There are a couple major components in tear gas. Charcoal is used as an ignitor when combined with potassium nitrate allowing the can to combust. This is because potassium nitrate gives off great quantities of oxygen when it burns, feeding the fire, while charcoal will begin to smolder when the pin is pulled. Silicon is also added so that when the exothermic reaction of potassium nitrate occurs causing super hot glass droplet to forms, igniting the other compounds. The sucrose in the can acts as a fuel source for the fire at a relatively low temperature, vaporizing the O-Chlorobenzalmalononitrile, a lachrymator, irritating the eyes or the nose. Potassium chlorate is an oxidizer creating some of the smoke, while magnesium carbonate is used to to keep the solution slightly neutral. This is all dispersed in nitrocellulose, a sticky binding, to create a homogenous mixture.

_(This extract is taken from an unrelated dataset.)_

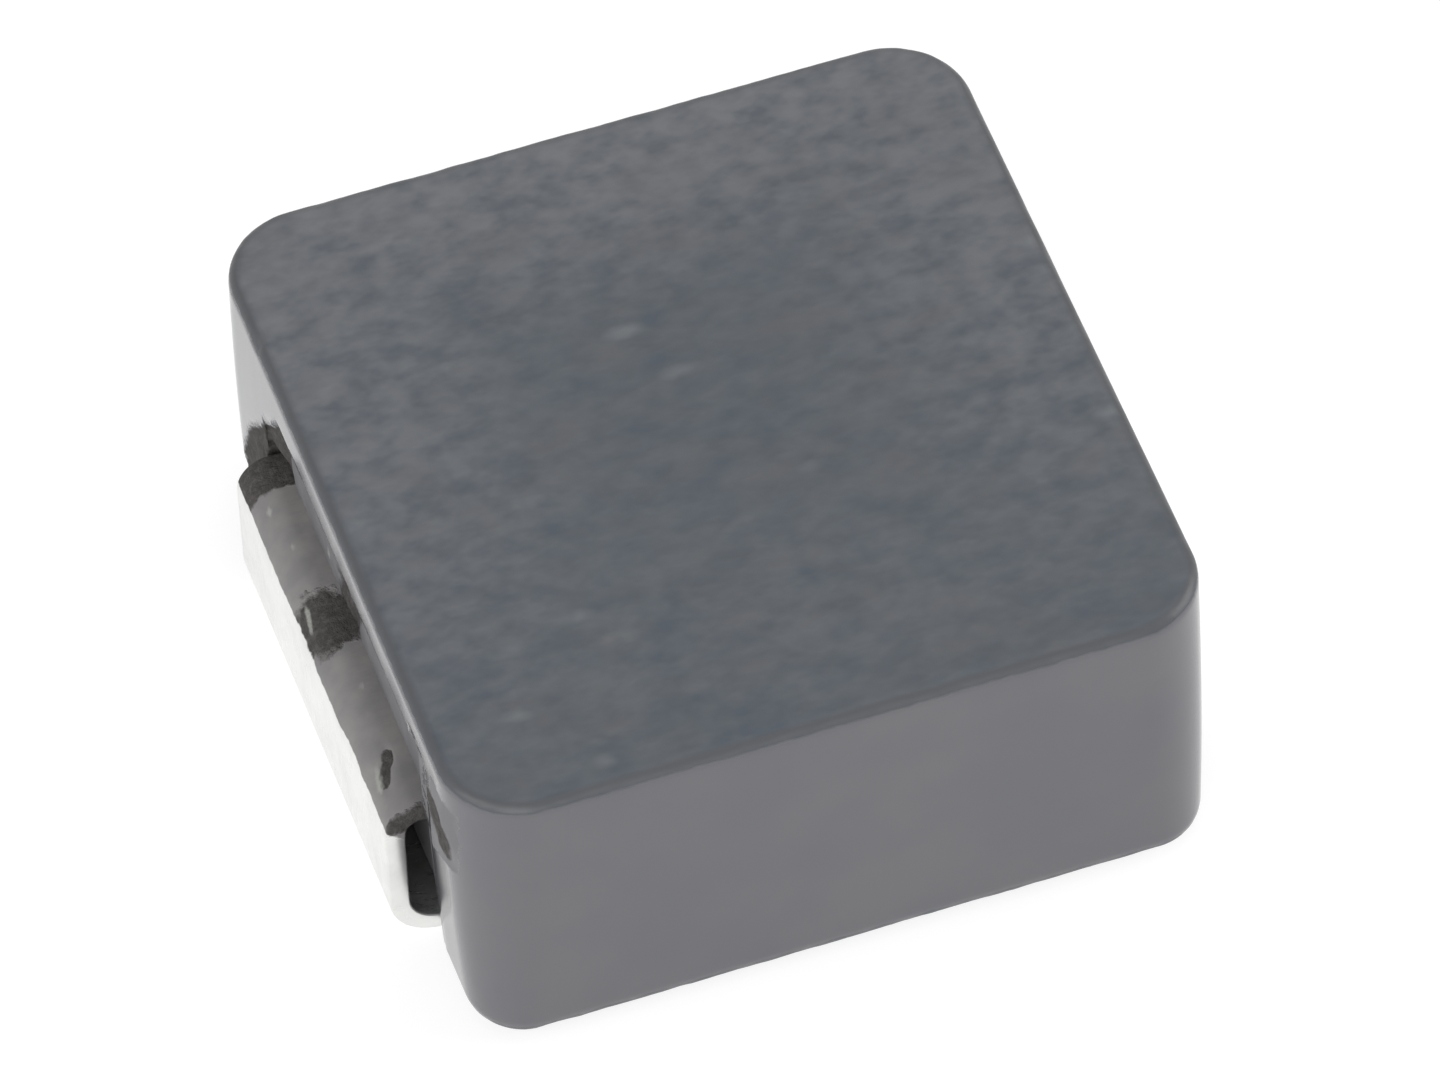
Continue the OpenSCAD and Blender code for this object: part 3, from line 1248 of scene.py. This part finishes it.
@dataclass
class TerminalStrip:
    """A folded strip of tinned copper, with its anchor bar and weld ear inside the block."""

    side: Side
    thickness: float = 0.17
    half_w: float = 2.0
    exit_h: float = 1.62
    upper_r: float = 0.3
    lower_r: float = 0.45
    anchor_x: float = 2.83
    ear_start: float = 2.98
    ear_end: float = 2.51
    ear_near: float = -2.35
    ear_far: float = -1.35
    slack: float = 0.01
    edge_r: float = 0.018
    sharp: float = 60.0
    bend_cells: int = 16
    root_cells: int = 3
    drop_cells: int = 9
    pad_cells: int = 14
    cell: float = 0.09
    roll_wave: Wave = Wave(0.0015, 0.8, 2)
    spray_z: float = 1.42
    spray_slope: float = 0.9
    spray_fade: float = 0.24
    spray_teeth: Wave = Wave(0.025, 0.6, 2)
    spray_span: Span = (0.35, 0.65)
    spray_coat: float = 0.006
    spray_wave: Wave = Wave(0.006, 0.16)
    bite_y: float = -1.1
    bite_span: Span = (0.24, 0.08)
    bite_h: float = 0.05
    far_wear: FarWear = FarWear()
    low: Vector = field(init=False)
    high: Vector = field(init=False)

    def __post_init__(self) -> None:
        """Takes the strip's box from the frame."""
        self.low, self.high = cad_box(self.side.terminal)

    @property
    def outer_x(self) -> float:
        """Distance from the part's middle to the strip's outer face."""
        return max(abs(self.low.x), abs(self.high.x))

    @property
    def pad_x(self) -> float:
        """Distance from the part's middle to the pad's cut end."""
        return min(abs(self.low.x), abs(self.high.x))

    def build(self) -> bpy.types.Object:
        """Builds the strip on the left and mirrors it where it belongs on the right.

        Returns:
            The piece, with its masks in the mesh.
        """
        bm = bmesh.new()
        self._fold(bm)
        self._add_ear(bm)
        close_up(bm)
        bevel(bm, sharp_edges(bm, self.sharp), self.edge_r, segments=2)
        if self.side is Side.RIGHT:
            bmesh.ops.scale(bm, vec=(-1, 1, 1), verts=bm.verts)
        bmesh.ops.recalc_face_normals(bm, faces=bm.faces)
        self._relieve(bm)
        return finished_piece(bm, f"{self.side.name.lower()}_strip")

    def dress(self, piece: bpy.types.Object, finish: bpy.types.Material) -> None:
        """Gives the strip its finish and hides the CAD node that it stands in for.

        Args:
            piece: The strip.
            finish: The material that both strips share.
        """
        piece.data.materials.append(finish)
        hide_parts(self.side.terminal)

    def _fold(self, bm: BMesh) -> None:
        """Runs the strip's section from the anchor bar's end to the pad's cut end.

        Args:
            bm: Empty mesh, which gets the strip without its ear.
        """
        place = Matrix.Translation((-self.anchor_x, 0, self.exit_h - self.thickness / 2))
        size = Matrix.Diagonal((1, 2 * self.half_w, self.thickness, 1))
        upright = Matrix.Rotation(math.pi / 2, 4, "Y")
        bmesh.ops.create_grid(bm, x_segments=1, y_segments=1, size=0.5, matrix=place @ size @ upright)
        upper_x, lower_x = self.outer_x - self.upper_r, self.outer_x - self.lower_r
        drop = self.exit_h - self.upper_r - self.lower_r
        end = self._run(bm, list(bm.faces), (self.anchor_x - self.ear_start, 0, 0), 1)
        end = self._run(bm, end, (self.ear_start - upper_x, 0, 0), self.root_cells)
        end = self._turn(bm, end, (-upper_x, 0, self.exit_h - self.upper_r))
        end = self._run(bm, end, (0, 0, -drop), self.drop_cells)
        end = self._turn(bm, end, (-lower_x, 0, self.lower_r))
        self._run(bm, end, (lower_x - self.pad_x, 0, 0), self.pad_cells)
        cut(bm, Axis.Y, stations(-self.half_w, self.half_w, self.cell, [self.ear_far]))

    def _run(self, bm: BMesh, end: list[BMFace], move: Triple, cells: int) -> list[BMFace]:
        """Lengthens the strip by a move in a straight line, in equal cells, and gives its new end."""
        return self._extend(bm, end, Matrix.Translation(Vector(move) / cells), cells)

    def _turn(self, bm: BMesh, end: list[BMFace], centre: Triple) -> list[BMFace]:
        """Bends the strip down or under by a quarter turn.

        Args:
            bm: Mesh of the strip.
            end: Faces of its open end.
            centre: Middle of the bend.

        Returns:
            The faces of the new end.
        """
        middle = Matrix.Translation(centre)
        turn = Matrix.Rotation(-math.pi / 2 / self.bend_cells, 4, "Y")
        return self._extend(bm, end, middle @ turn @ middle.inverted(), self.bend_cells)

    @staticmethod
    def _extend(bm: BMesh, end: list[BMFace], step: Matrix, cells: int) -> list[BMFace]:
        """Lengthens the strip cell by cell.

        Args:
            bm: Mesh of the strip.
            end: Faces of its open end.
            step: Move of the end from one cell to the next.
            cells: Number of cells.

        Returns:
            The faces of the new end.
        """
        for _ in range(cells):
            made = bmesh.ops.extrude_face_region(bm, geom=end)["geom"]
            bmesh.ops.transform(bm, matrix=step, verts=[v for v in made if isinstance(v, BMVert)])
            inside = [f for f in end if f.is_valid and any(len(e.link_faces) > 2 for e in f.edges)]
            bmesh.ops.delete(bm, geom=inside, context="FACES_ONLY")
            end = [f for f in made if isinstance(f, BMFace)]
        return end

    def _add_ear(self, bm: BMesh) -> None:
        """Grows the weld ear out of the anchor bar's inner end and side.

        Args:
            bm: Mesh of the folded strip.
        """
        bmesh.ops.recalc_face_normals(bm, faces=bm.faces)
        inner = self._bar_faces(bm, (1, 0, 0), -self.anchor_x - self.slack)
        self._run(bm, inner, (self.anchor_x - self.ear_end, 0, 0), 1)
        bm.normal_update()
        bmesh.ops.recalc_face_normals(bm, faces=bm.faces)
        near = self._bar_faces(bm, (0, -1, 0), -self.ear_start)
        self._run(bm, near, (0, self.ear_near + self.half_w, 0), 1)

    def _bar_faces(self, bm: BMesh, outward: Triple, least_x: float) -> list[BMFace]:
        """Finds faces of the anchor bar that the ear grows out of.

        Args:
            bm: Mesh of the strip.
            outward: Direction that the faces look in.
            least_x: Place that they lie beyond, towards the part's middle.

        Returns:
            The faces on the ear's stretch of the bar.
        """
        direction, faces = Vector(outward), []
        for face in bm.faces:
            centre = face.calc_center_median()
            on_bar = centre.y < self.ear_far and centre.z > self.exit_h - self.thickness
            if on_bar and centre.x > least_x and face.normal.dot(direction) > SQUARE_ON:
                faces.append(face)
        return faces

    def _relieve(self, bm: BMesh) -> None:
        """Gives the strip its slight waves and overspray, and writes the masks for the finish.

        Args:
            bm: The folded strip, on its own side of the part.
        """
        bm.normal_update()
        dust, wear, flake_glint = (bm.verts.layers.float.new(name) for name in ("dust", "wear", "flake_glint"))
        moves = []
        for v in bm.verts:
            v[dust] = faded(v.co.z - self._spray_line(v.co), self.spray_fade)
            v[wear], v[flake_glint], pit = MARKS[self.side].at(v.co)
            if self.side is Side.LEFT:
                v[wear] = max(v[wear], self.far_wear.weight(v.co))
            coated = ramp(*self.spray_span, v[dust])
            coat = self.spray_coat + self.spray_wave.at(v.co) - pit
            moves.append(v.normal * (self.roll_wave.at(v.co) + coated * coat))
        shift(bm, moves)

    def _spray_line(self, p: Vector) -> float:
        """Height of the overspray's lower edge, which drops on the strip's inner face.

        Args:
            p: Point in millimetres.

        Returns:
            The edge's height at the point, in millimetres.
        """
        inward = self.outer_x - abs(p.x)
        line = self.spray_z - self.spray_slope * inward + self.spray_teeth.at(p)
        bitten = ramp(*self.bite_span, abs(p.y - self.bite_y)) if self.side is Side.LEFT else 0.0
        return line + self.bite_h * bitten


@dataclass
class Coil:
    """The winding inside the block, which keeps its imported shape."""

    node: str = "winding"

    def dress(self) -> bpy.types.Object:
        """Gives the winding its finish.

        Returns:
            The winding's own object.
        """
        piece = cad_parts[self.node]
        piece.data.materials.clear()
        piece.data.materials.append(EnamelledWire().material())
        return piece


# ---------------------------------------------------------------- the studio


def split_by_eye(tree: bpy.types.NodeTree, plain: Socket, seen: Socket, output: str) -> None:
    """Ends a node tree with one shader for the light and another for what the eye sees.

    Args:
        tree: Nodes of a world or material.
        plain: Shader that lights the part.
        seen: Shader for the camera and for what gloss and glass show.
        output: Type of the output node.
    """
    nodes, links = tree.nodes, tree.links
    path = nodes.new("ShaderNodeLightPath")
    share = path.outputs["Is Camera Ray"]
    for name in ("Is Glossy Ray", "Is Transmission Ray"):
        either = nodes.new("ShaderNodeMath")
        either.operation = "MAXIMUM"
        links.new(share, either.inputs[0])
        links.new(path.outputs[name], either.inputs[1])
        share = either.outputs[0]
    mix = nodes.new("ShaderNodeMixShader")
    links.new(share, mix.inputs["Fac"])
    links.new(plain, mix.inputs[1])
    links.new(seen, mix.inputs[2])
    links.new(mix.outputs[0], nodes.new(output).inputs["Surface"])


@dataclass(frozen=True)
class Lamp:
    """A square soft lamp that points at the part, with its place and side in millimetres.

    Its level is the light that it gives a surface that faces it, as a share of a plain level.
    """

    name: str
    place: Triple
    size: float
    level: float

    def hang(self) -> None:
        """Adds the lamp to the scene."""
        place = Vector(self.place)
        lamp = bpy.data.lights.new(self.name, "AREA")
        lamp.size = self.size * MM
        lamp.energy = self.level * math.pi * math.pi * (place.length * MM) ** 2
        piece = bpy.data.objects.new(self.name, lamp)
        piece.location = place * MM
        piece.rotation_euler = (-place).to_track_quat("-Z", "Y").to_euler()
        bpy.context.scene.collection.objects.link(piece)


@dataclass
class Studio:
    """Pale floor, soft light and the camera. Lengths are in millimetres, angles in degrees."""

    azimuth: float = -16.806
    elevation: float = 50.317
    roll: float = 2.877
    distance: float = 113.043
    lens: float = 340.825
    sensor: float = 36.0
    nearest: float = 1.0
    aim: Triple = (0.035, -0.056, 1.464)
    floor_size: float = 600.0
    floor_drop: float = 0.01
    paper: float = 0.88
    faint_paper: float = 0.3
    paper_glow: float = 0.78
    sky: float = 0.45
    lamps: tuple[Lamp, ...] = (
        Lamp("front_softbox", (-60, -150, 60), 120, 0.52),
        Lamp("top_softbox", (40, 60, 180), 160, 0.2),
        Lamp("right_softbox", (150, -30, 60), 100, 0.45),
        Lamp("left_softbox", (-150, -40, 70), 100, 0.32),
    )

    def build(self) -> None:
        """Builds the floor, the lights and the camera."""
        self._floor()
        self._world()
        for lamp in self.lamps:
            lamp.hang()
        self._camera()

    def _floor(self) -> None:
        """Lays a white floor that keeps a soft shadow."""
        bm = bmesh.new()
        sunk = Matrix.Translation((0, 0, -self.floor_drop * MM))
        bmesh.ops.create_grid(bm, x_segments=1, y_segments=1, size=self.floor_size / 2 * MM, matrix=sunk)
        mesh = bpy.data.meshes.new("floor")
        bm.to_mesh(mesh)
        bm.free()
        floor = bpy.data.objects.new("floor", mesh)
        bpy.context.scene.collection.objects.link(floor)
        floor.data.materials.append(self._floor_finish())

    def _floor_finish(self) -> bpy.types.Material:
        """Makes white paper, which the camera and reflections see nearly evenly lit.

        Returns:
            The finished material.
        """
        material = bpy.data.materials.new("white_floor")
        material.use_nodes = True
        nodes, links = material.node_tree.nodes, material.node_tree.links
        nodes.clear()
        paper, faint = (nodes.new("ShaderNodeBsdfDiffuse") for _ in range(2))
        for shade, level in ((paper, self.paper), (faint, self.faint_paper)):
            shade.inputs["Color"].default_value = (level, level, level, 1)
        glow = nodes.new("ShaderNodeEmission")
        glow.inputs["Strength"].default_value = self.paper_glow
        seen = nodes.new("ShaderNodeAddShader")
        links.new(faint.outputs[0], seen.inputs[0])
        links.new(glow.outputs[0], seen.inputs[1])
        split_by_eye(material.node_tree, paper.outputs[0], seen.outputs[0], "ShaderNodeOutputMaterial")
        return material

    def _world(self) -> None:
        """Surrounds the part with even light that looks white."""
        world = bpy.data.worlds.new("surround")
        bpy.context.scene.world = world
        world.use_nodes = True
        nodes = world.node_tree.nodes
        nodes.clear()
        dim, white = (nodes.new("ShaderNodeBackground") for _ in range(2))
        for shade, strength in ((dim, self.sky), (white, 1.0)):
            shade.inputs["Color"].default_value = (1, 1, 1, 1)
            shade.inputs["Strength"].default_value = strength
        split_by_eye(world.node_tree, dim.outputs[0], white.outputs[0], "ShaderNodeOutputWorld")

    def _camera(self) -> None:
        """Sets the camera above the part's front left corner."""
        camera = bpy.data.cameras.new("camera")
        camera.lens = self.lens
        camera.sensor_width = self.sensor
        camera.clip_start = self.nearest * MM
        azimuth, elevation = math.radians(self.azimuth), math.radians(self.elevation)
        back = Vector((
            math.sin(azimuth) * math.cos(elevation),
            -math.cos(azimuth) * math.cos(elevation),
            math.sin(elevation),
        ))
        piece = bpy.data.objects.new("camera", camera)
        piece.location = (Vector(self.aim) + back * self.distance) * MM
        level = (-back).to_track_quat("-Z", "Y").to_matrix()
        turned = level @ Matrix.Rotation(-math.radians(self.roll), 3, "Z")
        piece.rotation_euler = turned.to_euler()
        bpy.context.scene.collection.objects.link(piece)
        bpy.context.scene.camera = piece
        bpy.context.scene.view_settings.view_transform = "Standard"


# ---------------------------------------------------------------- the whole part


def report(piece: bpy.types.Object) -> None:
    """Logs a finished piece and its number of faces."""
    LOG.info("%s: %d faces", piece.name, len(piece.data.polygons))


def main() -> None:
    """Builds and dresses every piece in turn."""
    logging.basicConfig(level=logging.INFO, format="%(name)s: %(message)s")
    Studio().build()
    block = MouldedBlock()
    piece = block.build()
    block.dress(piece)
    report(piece)
    tin = TinnedStrip().material()
    for side in Side:
        strip = TerminalStrip(side)
        piece = strip.build()
        strip.dress(piece, tin)
        report(piece)
    report(Coil().dress())


if __name__ == "__main__":
    main()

Although technically banned under the UN Convention on Chemical weapons, tear gas is not nearly as lethal as other compounds such as Ricin or Sarin gas. In fact it has to be 25 grams per cubic meter for it be lethal when only concentrations 4 grams per cubic meter are used to disperse crowds. However it is still worrying to note that chemical weapons are not just abstract concepts, created in sinister labs in shady countries, but actually used today, even here in the US.